I did meet Grandpa Sol though and remember being given a ride on his tractor. He lived in Oklahoma and we lived in New Mexico. I only remember making the trip to see him one time, but I do remember that trip, we saw a longhorn steer in a pasture and Daddy stopped to pick cotton bolls out of a field for Jamie and me to play with. We could see them whizzing by as we drove down the highway and we desperately wanted to have one to look at. I remember being astonished at his daring, picking cotton bolls right out of a field that was not his own! That is about all I can recall about my encounter with my grandpa Sol. I am left with the vague impression that I liked him. I was a highly sensitive child and if he did something to upset me, or that I didn't like I would have remembered it.

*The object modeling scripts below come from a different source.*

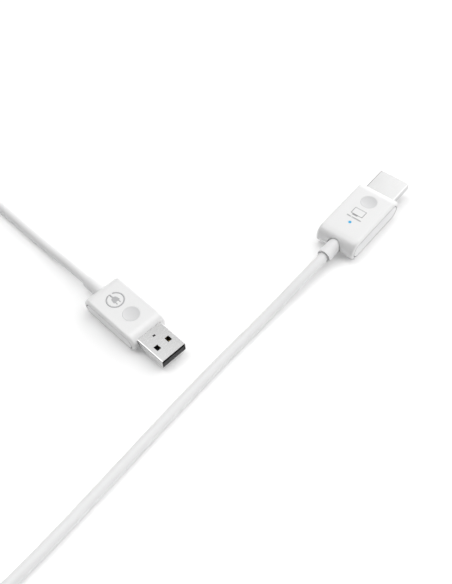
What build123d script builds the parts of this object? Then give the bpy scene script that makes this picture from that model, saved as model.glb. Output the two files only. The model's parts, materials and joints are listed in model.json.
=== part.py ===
from build123d import *
import os
from math import cos, pi, radians, sin, sqrt, tan

# A small wireless receiver head with a flat video plug, joined by one round white cord to a
# supply head with a flat power plug.  All sizes are in millimetres and +Z is up.
#
# Frame: the origin is on the resting surface, under the middle of the receiver head
# (from the tip of its plug to the end of its collar), and +Y points out of its plug.
# Each head is drawn in its own frame first: y = 0 is the nose of the housing, the plug
# points to +y, the cord leaves to -y, and z = 0 is the surface that the head lies on.

# ---------------------------------------------------------------- driving dimensions

# Receiver housing
receiver_length = 34.8
receiver_width = 18.2
receiver_height = 9.6
video_axis_rise = 0.7           # middle of the video plug above the housing's middle
video_reach = 10.7              # plug beyond the housing's nose
receiver_collar_diameter = 6.0
receiver_collar_length = 7.0
receiver_collar_groove = 0.3    # open groove round the collar's root
receiver_collar_groove_depth = 2.2
receiver_dimple_back = 9.7      # nose to the middle of the finger dimple
light_back = 23.7               # nose to the status light

# Supply housing
supply_length = 30.2
supply_width = 16.8
supply_height = 8.2
supply_axis_height = 4.1
supply_reach = 13.3
supply_collar_diameter = 5.7
supply_collar_length = 7.4
supply_dimple_back = 10.5       # nose to the middle of the finger dimple

# Both housings
skin = 1.2                      # top and bottom walls
side_wall = 1.6
end_wall = 4.2                  # nose and tail are nearly solid, so they clamp what passes
side_edge_radius = 1.2
cavity_corner_radius = 0.2
plate_inset = 1.8               # side plate's outline inside the housing's side outline
plate_drop = 0.5                # side plate's middle below the housing's middle
plate_thickness = 0.9
plate_groove = 0.4              # open groove round each side plate
dimple_diameter = 7.5
dimple_depth = 0.5
boss_diameter = 2.6
boss_pin_diameter = 1.2
boss_pin_length = 1.8
boss_from_wall = 0.1            # gap between a boss and the cavity's side
fit_gap = 0.05                  # clearance where a piece passes through a housing wall

# Video plug: the standard flat one with nineteen contacts
video_width = 13.9
video_height = 4.45
video_shell_wall = 0.35
video_lower_chamfer = 1.3
video_corner_radius = 0.5
video_insulator_recess = 0.7
video_slot_width = 11.8
video_slot_height = 2.0
video_slot_depth = 7.4
video_tail_back = 8.4           # how far the plug runs back behind the nose
video_contact_width = 0.45
video_contact_thickness = 0.3
video_contact_pitch = 1.0
video_contact_set_back = 0.8    # insulator's front face to the contacts' tips
video_upper_count = 10
video_lower_count = 9

# Supply plug: the standard flat one with four contacts
supply_plug_width = 12.0
supply_plug_height = 4.5
supply_shell_wall = 0.3
supply_shell_corner = 0.6
supply_tongue_height = 1.85
supply_mouth_depth = 9.4        # open part of the mouth, in front of the solid block
supply_tongue_recess = 0.4
supply_tail_back = 7.4
supply_window_width = 1.9
supply_window_length = 2.3
supply_window_spacing = 5.6
supply_window_from_tip = 5.9
supply_lock_hole_width = 1.1
supply_lock_hole_length = 0.8
supply_lock_hole_from_nose = 2.4
supply_contact_places = (-3.5, -1.0, 1.0, 3.5)
supply_contact_width = 1.0
supply_contact_thickness = 0.25
supply_contact_set_back = 0.9   # tongue's front face to the contacts' tips

# Flange that keeps a plug or a collar from pulling out of its housing
flange_thickness = 1.0
plug_flange_lip = 0.3
collar_flange_width = 9.0
flange_gap = 0.2                # between a flange and the cavity's floor or roof

# Boards and what is on them
board_thickness = 1.0
receiver_board_width = 14.2
receiver_board_length = 16.6
supply_board_width = 10.6
supply_board_length = 9.0
supply_board_drop = 0.3         # board's top face below the tongue's top face
contact_tail_length = 1.7       # contact behind its board's front edge
contact_foot_length = 1.3
rest_rib_thickness = 0.6
rest_rib_length = 3.0
supply_rib_back = 2.2           # front edge of the board to the middle of its rest ribs
wire_diameter = 1.0
wire_spread = 1.5               # half the distance between the two wires at the crimp
wire_pad_spread = 3.0
wire_pad_inset = 1.5            # board's rear edge to a wire's solder pad
wire_corner_back = 0.9          # where a wire turns over the board's rear edge
crimp_wall = 0.35
crimp_length = 1.6
boss_notch_gap = 0.1            # board round a boss
board_gap = 0.2                 # end of the plug to the front edge of its board
status_light_size = (1.6, 0.8, 0.6)
light_pipe_diameter = 1.3
light_pipe_flange_diameter = 2.3
light_pipe_flange_thickness = 0.4

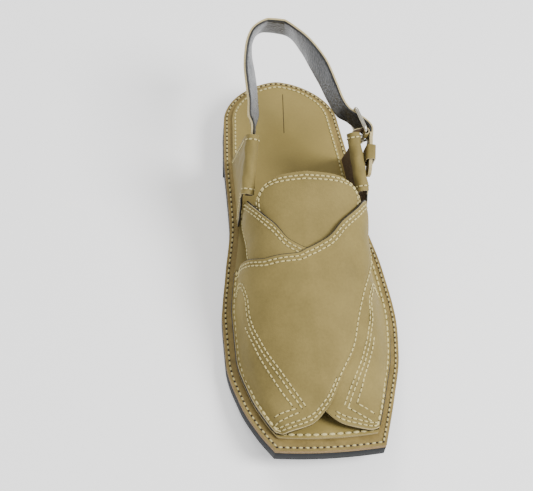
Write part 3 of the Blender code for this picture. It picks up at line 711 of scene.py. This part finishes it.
def unpolished(name, shades, stops, size, detail, strength, depth, roughness, shine=0.5,
               stretch=1.0):
    """A matt stuff whose two shades and whose grain follow one pattern. size and depth are in
    millimetres. stretch: how much finer the pattern is upwards."""
    tree, shader = blank(name)
    place = node(tree, "ShaderNodeTexCoord").outputs["Object"]
    if stretch != 1:
        turned = node(tree, "ShaderNodeMapping", {"Vector": place, "Scale": (1.0, 1.0, stretch)})
        place = turned.outputs["Vector"]
    grain = node(tree, "ShaderNodeTexNoise", {"Vector": place, "Scale": per_mm(size),
                                              "Detail": detail})
    ramp = node(tree, "ShaderNodeValToRGB", {"Fac": grain.outputs["Fac"]})
    for stop, position, shade in zip(ramp.color_ramp.elements, stops, shades):
        stop.position, stop.color = position, shade
    bump = node(tree, "ShaderNodeBump", {"Height": grain.outputs["Fac"], "Strength": strength,
                                         "Distance": depth * MM})
    tree.links.new(ramp.outputs["Color"], shader.inputs["Base Color"])
    tree.links.new(bump.outputs["Normal"], shader.inputs["Normal"])
    shader.inputs["Roughness"].default_value = roughness
    shader.inputs["Specular IOR Level"].default_value = shine


def fibre(name, codes, roughness=0.8, streak=0.7):
    """Cut or flesh side of leather: matt fibres in fine streaks along the cut."""
    shades = [linear(code) for code in codes]
    unpolished(name, shades, (0.30, 0.70), streak, 5.0, 0.4, 0.15, roughness, stretch=3.0)


def rubber(name, codes):
    """Moulded black sole rubber: matt and faintly dusty."""
    shades = [linear(code) for code in codes]
    unpolished(name, shades, (0.35, 0.75), 3.0, 5.0, 0.6, 0.2, 0.62, shine=0.3)


def thread(name, colour):
    """Waxed cotton thread, laid in twisted strands: cream, with shade between the strands."""
    shades = [part * 0.45 for part in colour], colour
    unpolished(name, shades, (0.30, 0.60), 0.5, 2.0, 0.5, 0.2, 0.75)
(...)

My memories of PaPa and Granny are far more elaborate since I spent much more time with them. They lived in Amarillo, only two hours from our home in Clovis, so we went to Amarillo frequently, and they came to see us too, though not as often. There was a convenience store across the street from Granny and Papa's house on Taylor Street and PaPa would give us each a quarter to spend on candy whenever we came for a visit. They took us to Thompson park Zoo and Wonderland Amusement park...trips to Granny and PaPas were almost always fun. Granny's back yard was a little paradise that we loved to play in, and her front porch had a swing to loll on when it was too hot to do anything else but wait for a breeze. Whenever we were leaving to go out we always had to wait for Granny to catch the weather report on TV. This was before the days of 24/7 news and weather coverage. You had to catch the News at noon, the evening news or the late night news or not at all. As a child I never understood what the big deal was but later learned she was making sure we were not headed straight into a tornadic thunderstorm. Growing up in the Texas plains I guess she had her share of tornado scares.

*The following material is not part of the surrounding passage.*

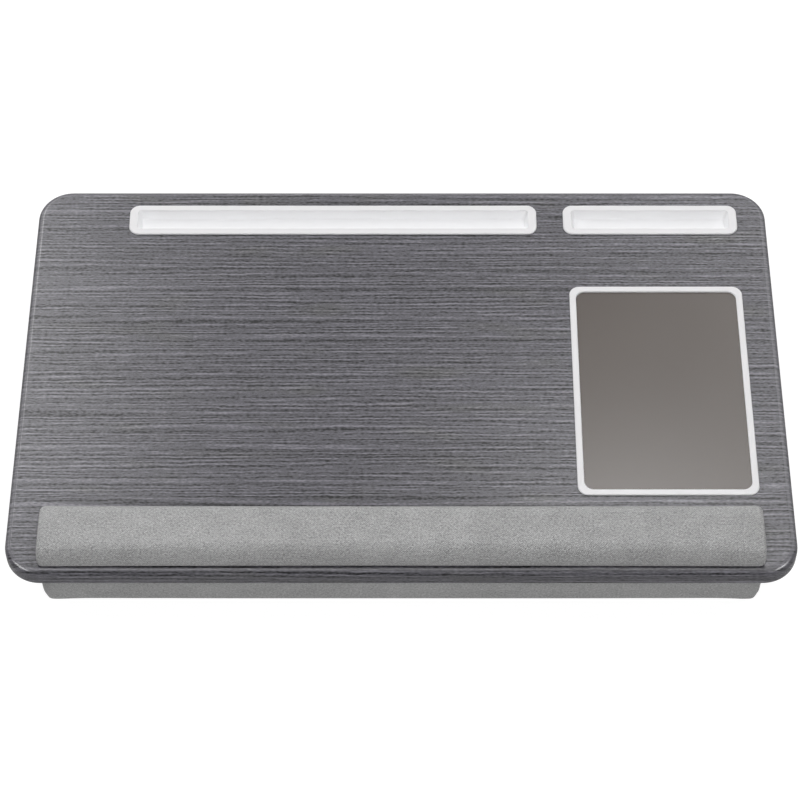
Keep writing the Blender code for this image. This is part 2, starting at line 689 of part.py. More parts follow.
def make_cushion_panel(parts):
    """The stiff panel that closes the cushion."""
    form = CUSHION_FORM.inset(FABRIC_THICKNESS + SEAT_GAP)
    panel = plate(form.plan(), form.seat - CUSHION_PANEL_THICKNESS, form.seat, top_radius=form.seat_radius)
    return new_object("cushion_panel", panel, parts)


def make_cushion_tapes(parts):
    """Four strips in the window of the hem that hold the cushion to the board."""
    window = CUSHION_FORM.plan().grown(-CUSHION_HEM - CUSHION_TAPE_MARGIN)
    width = CUSHION_TAPE_WIDTH
    depth_offset = (window.depth - width) / 2
    length_offset = (window.length - width) / 2
    side_depth = window.depth - 2 * (width + CUSHION_TAPE_MARGIN)
    plans = (
        ("cushion_tape_front", Plan(0, -depth_offset, window.length, width, 0)),
        ("cushion_tape_back", Plan(0, depth_offset, window.length, width, 0)),
        ("cushion_tape_left", Plan(-length_offset, 0, width, side_depth, 0)),
        ("cushion_tape_right", Plan(length_offset, 0, width, side_depth, 0)),
    )
    bottom = CUSHION_PANEL_TOP + SEAT_GAP
    top = BOARD_BOTTOM - SEAT_GAP
    return [new_object(name, block(plan, bottom, top), parts) for name, plan in plans]


def finish(items, material):
    """Give each object its material."""
    for item in items:
        item.data.materials.clear()
        item.data.materials.append(material)


def build_lap_desk():
    """Build every piece of the desk at its place."""
    clear_scene()
    parts = new_collection("lap_desk")
    tools = new_collection("lap_desk_tools")
    recesses = make_recess_tools(tools)

    finish([make_core(parts, recesses)], new_material("fibreboard", FIBREBOARD, 0.9))
    finish([make_foil(parts, tools, recesses)], new_material("grey_grain", GREY_GRAIN, 0.45))
    finish([make_backing(parts)], new_material("backing_paper", WHITE_PAPER, 0.6))

    trays = [
        make_tray("tablet_tray", TABLET_TRAY_PLAN, parts, tools),
        make_tray("phone_tray", PHONE_TRAY_PLAN, parts, tools),
    ]
    frame = make_pad_frame(parts, tools)
    finish([*trays, frame], new_material("white_plastic", WHITE_PLASTIC, 0.4))
    tapes = [
        make_tray_tape("tablet_tray_tape", TABLET_TRAY_PLAN, parts),
        make_tray_tape("phone_tray_tape", PHONE_TRAY_PLAN, parts),
        *make_rest_tapes(parts),
        *make_cushion_tapes(parts),
    ]
    finish(tapes, new_material("foam_tape", TAPE_WHITE, 0.8))

    sheet = make_pad_layer("mouse_pad_sheet", PAD_SHEET_TOP, PAD_SHEET_THICKNESS, parts)
    finish([sheet], new_material("pad_sheet", WARM_GREY, 0.38))
    underlay = make_pad_layer("mouse_pad_foam", PAD_FOAM_TOP, PAD_FOAM_THICKNESS, parts)
    finish([underlay], new_material("dark_foam", DARK_FOAM, 0.95))
    film = make_pad_layer("mouse_pad_adhesive", PAD_ADHESIVE_TOP, PAD_ADHESIVE_THICKNESS, parts)
    finish([film], new_material("adhesive_film", CLEAR_FILM, 0.3))

    covers = [make_rest_cover(parts, tools), make_cushion_cover(parts, tools)]
    finish(covers, new_material("woven_fabric", PALE_FABRIC, 0.95))
    foams = [make_rest_foam(parts, tools), make_cushion_foam(parts, tools)]
    finish(foams, new_material("pale_foam", PALE_FOAM, 0.95))
    boards = [make_rest_base(parts), make_cushion_panel(parts)]
    finish(boards, new_material("hardboard", FIBREBOARD, 0.8))


build_lap_desk()
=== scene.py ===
"""The looks of a lap desk: grained board, two slot trays, a mouse pad, a wrist rest and a cushion.

Metres, +Z up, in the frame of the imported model: X runs along the board to its right and Y runs to
its back edge. Most new pieces are lofts: rows of rounded rectangles, one inside or above the next.
"""

import math

import bmesh
import bpy
import numpy as np
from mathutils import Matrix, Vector


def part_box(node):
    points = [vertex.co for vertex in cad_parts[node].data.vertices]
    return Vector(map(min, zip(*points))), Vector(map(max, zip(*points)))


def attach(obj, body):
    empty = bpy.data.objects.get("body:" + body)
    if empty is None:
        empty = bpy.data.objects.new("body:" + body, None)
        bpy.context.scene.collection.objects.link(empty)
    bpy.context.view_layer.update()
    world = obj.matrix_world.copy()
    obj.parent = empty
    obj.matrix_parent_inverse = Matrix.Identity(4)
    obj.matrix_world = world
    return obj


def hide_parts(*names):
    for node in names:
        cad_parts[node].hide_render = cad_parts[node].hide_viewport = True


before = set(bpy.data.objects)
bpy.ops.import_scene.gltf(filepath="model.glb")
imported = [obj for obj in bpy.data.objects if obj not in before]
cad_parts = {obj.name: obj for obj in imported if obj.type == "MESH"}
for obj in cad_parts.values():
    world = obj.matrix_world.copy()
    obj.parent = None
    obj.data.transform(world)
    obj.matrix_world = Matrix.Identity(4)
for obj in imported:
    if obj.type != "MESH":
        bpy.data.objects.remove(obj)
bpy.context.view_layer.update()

# Board foil
FOIL_THICKNESS = 0.0004
FOIL_LAP = 0.003
BOARD_CORNER_RADIUS = 0.027
BOARD_TOP_EDGE_RADIUS = 0.005
BOARD_BOTTOM_EDGE_RADIUS = 0.002

# Slot trays
TRAY_CORNER_RADIUS = 0.0078
FLANGE_SIDE_WIDTH = 0.0057
FLANGE_END_WIDTH = 0.0069
FLANGE_THICKNESS = 0.0012
FLANGE_RIM_RADIUS = 0.0009
FLANGE_SHARES = (0.15, 0.5, 0.8)
UNDER_FLANGE_SHARES = (1.0, 0.95, 0.5)
MOUTH_EDGE_RADIUS = 0.0006
MOUTH_CORNER_RADIUS = 0.0022
TROUGH_DEPTH = 0.0095
TROUGH_WALL = 0.0015
TROUGH_FLOOR_RADIUS = 0.0013
TROUGH_END_DRAFT = math.radians(13)
TROUGH_SIDE_DRAFT = math.radians(5)
TRAY_STEPS = (40, 4)

# Mouse pad
PAD_CORNER_RADIUS = 0.008
PAD_OPENING_RADIUS = 0.0065
PAD_BAND_WIDTH = 0.0045
PAD_LEG_WIDTH = 0.002
PAD_LIP_WIDTH = 0.0006
PAD_LIP_RADIUS = 0.0078
PAD_LIP_CLEARANCE = 0.0001
PAD_RIM_RADIUS = 0.0008
PAD_SHEET_EDGE_RADIUS = 0.0002
PAD_SHEET_EDGE_STEPS = 3
PAD_SHEET_STRIP = 0.0008

# Wrist rest
REST_EDGE_RADIUS = 0.0100
REST_END_RADIUS = 0.0028
REST_SEAT_RADIUS = 0.0010
REST_PLAN_RADIUS = 0.0026
REST_CROWN = 0.0008
REST_SEAT_FLARE = 0.04
REST_PRESS_SHARE = 0.95
REST_PRESS_REACH = 0.0030
REST_FRONT_LEAN = 0.0005
REST_BACK_PINCH = 0.0018
REST_PINCH_START = 0.69
REST_PINCH_SPAN = 0.3
REST_STEPS = (60, 6)

# Cushion
CUSHION_EDGE_RADIUS = 0.0080
CUSHION_SEAT_RADIUS = 0.002
CUSHION_PLAN_RADIUS = 0.0080
CUSHION_DRAW_IN = 0.0006
CUSHION_EDGE_RISE = 0.0022
CUSHION_FLAT_CUT = 0.0005
CHANNEL_WIDTH = 0.058
CHANNEL_DEPTH = 0.013
CUSHION_STEPS = (60, 40)

# Clearances and construction
SEAT_GAP = 0.0003
POCKET_CLEARANCE = 0.0010
HOLDING_STRIP = 0.0005
ARC_STEPS = 8
CORNER_STEPS = 16
TINY = 1e-9
SHARP_ANGLE = math.radians(40)

# Filling of the padded pieces
REST_VOXEL = 0.003
CUSHION_VOXEL = 0.005
FILLING_FRAMES = 20
EVENING_ROUNDS = 6
REST_REACH = 0.0012
CUSHION_REACH = 0.0022
FILLING_CLOTH = {
    "quality": 5,
    "mass": 0.3,
    "tension_stiffness": 15,
    "compression_stiffness": 15,
    "shear_stiffness": 5,
    "bending_stiffness": 0.5,
    "use_pressure": True,
    "uniform_pressure_force": 4.0,
}

# Linear colours
GRAIN_DARK = (0.0120, 0.0117, 0.0132)
GRAIN_LIGHT = (0.2400, 0.2335, 0.2640)
GRAIN_OLIVE_DARK = (0.0120, 0.0119, 0.0112)
GRAIN_OLIVE_LIGHT = (0.2360, 0.2350, 0.2180)
# Painted highlight: the paler grey towards which the foil's arris is blended
PAINTED_ARRIS_HIGHLIGHT = (0.300, 0.295, 0.315)
PLASTIC_WHITE = (0.92, 0.92, 0.93)
# Painted shade: the darker colour of the mouldings' flat tops
PAINTED_TOP_SHADE = (0.780, 0.773, 0.784)
SHEET_GREY = (0.080, 0.064, 0.054)
CLOTH_DARK = (0.16, 0.16, 0.16)
CLOTH_LIGHT = (0.60, 0.60, 0.60)
FLOOR_GREY = (0.2, 0.2, 0.2, 1.0)
WHITE = (1.0, 1.0, 1.0, 1.0)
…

We actually spent the most time with Granny not just because she lived the longest, but because she actually moved in with us for a while. I don't remember how long she stayed, maybe a year or so? I do remember that she was in our house when I was in the third grade because that is when I came down with the chicken pox and was sent home from school. I got to go home because Granny was there, otherwise I would have had to languish in the nurses office until Mom could come get me.
It did not last long, Granny's time living with us. We did not know it then, but she and Mom were not able to live together, Granny unwilling to see Mom as an adult, and Mom, then in her thirties, not willing to explain her every move to her mother. Jamie and I were blissfully unaware of the discord, they did a good job of keeping it out of our world. All we knew was that Granny made the best pickles ever from the cucumbers she grew in the yard and that every Thursday night we could pile into Granny's room and watch Barnaby Jones with her, and I am glad to have a happy memory of that time. She moved from our house to live near her other daughter, my Aunt Peggy in what was soon to become our vacation Hot spot, Dallas Texas. I have it on good authority that there will be more on that subject soon.